# Going to lose my job - if I do 12 hours a week as a sole trader do I lose my entitlement to dole?



## Rockyroad18 (10 Mar 2021)

Hi there
I am currently on gardening leave and will stop being paid in May.  I am looking for a new role but I am at senior level and there are not too many opps out there at the moment.  Nevertheless I will keep looking.  In the meantime I have been given the opportunity to do 12 hours work a week in a totally different area than I work in.  This would be a type of consulting in the HR space.  I would have to set myself up as a sole trader.  My question is.  If I don't have a new job by the time my garden leave is complete will I loose my right to the dole?  I am guessing yes but I just want clarity on it. 
Also want to double check - can I set up as a sole trader while on gardening leave?  I know I can't work for another company.
Thanks for your time.


----------



## dereko1969 (10 Mar 2021)

Are you certain you can't work for another company even if it's in a "different area"? Check your contract, usually any gardening leave is limited to same industry.
You may be able to structure your consultancy work hours to permit entitlement to social protection payments or limit the reduction in your job seekers benefit.


----------



## Monbretia (10 Mar 2021)

Are you getting social welfare at the moment or still being paid?  If not yet getting social welfare then you would be better off (I think!) to at least start drawing that as soon as you are able to and then immediately apply for the Short Term Enterprise Allowance, that would give you the option of doing the self employed thing but still retaining the approx 9 months Jobseekers Benefit payment.

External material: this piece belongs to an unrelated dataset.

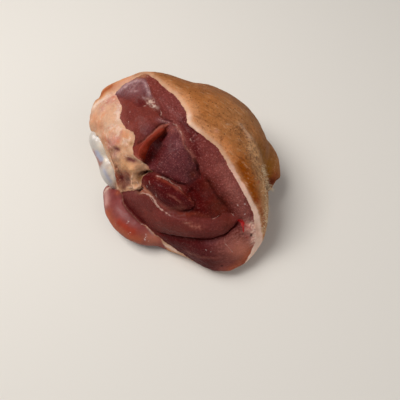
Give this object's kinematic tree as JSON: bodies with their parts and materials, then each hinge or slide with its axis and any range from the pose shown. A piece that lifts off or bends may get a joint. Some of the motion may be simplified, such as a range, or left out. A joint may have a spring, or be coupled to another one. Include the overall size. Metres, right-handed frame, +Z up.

I am assuming you do not mean actual dole which is Job Seekers Allowance and is the means tested one, if you have been working continuously for the past few years paying PRSI then you should qualify for Job Seekers Benefit which is not means tested but is just short term after which you could apply for JA but again it's means tested so depends on your situation and anything you are earning from self employment will be taken into account plus of course you must be available for work which depending on how the other job is structured might be hard to do.


----------



## Rockyroad18 (11 Mar 2021)

Thank you for your replies!  I will be paid until May and I cant work for in another PAYE role until then (and I dont want to ... I need the break).  The consulting work would only be 12 hours but I dont think they can wait until May for me to start.  I'm worried that if I take the consulting hours and something doesnt work out with them that I wont be able to secure Job Seekers then.  Am I right to worry about this?


----------



## Feemar5 (12 Mar 2021)

Have a look at citizens information site re jobseekers benefit and work.   You can do some work and still get benefit.


----------



## Monbretia (13 Mar 2021)

A call to Citizens Info wouldn't go astray, they are pretty expert on social welfare.

I'm not sure but usually your claim to JS Benefit is based on your PRSI record of two years previously so in theory you would have an entitlement to claim that until 2023 if things don't work out but the question is whether the fact that you will be registered as self employed messes with that, that's what you need to ask Citizens Info.

If you lose the entitlement to the PRSI related JS Benefit (which is only pretty short term anyway) then your only other option is to apply for Jobseekers Allowance which will be means tested.


----------



## Rockyroad18 (14 Mar 2021)

Thanks for all your replies folks. Appreciate it!


----------



## mathepac (1 Jun 2021)

How are things going so far @Rockyroad18?


----------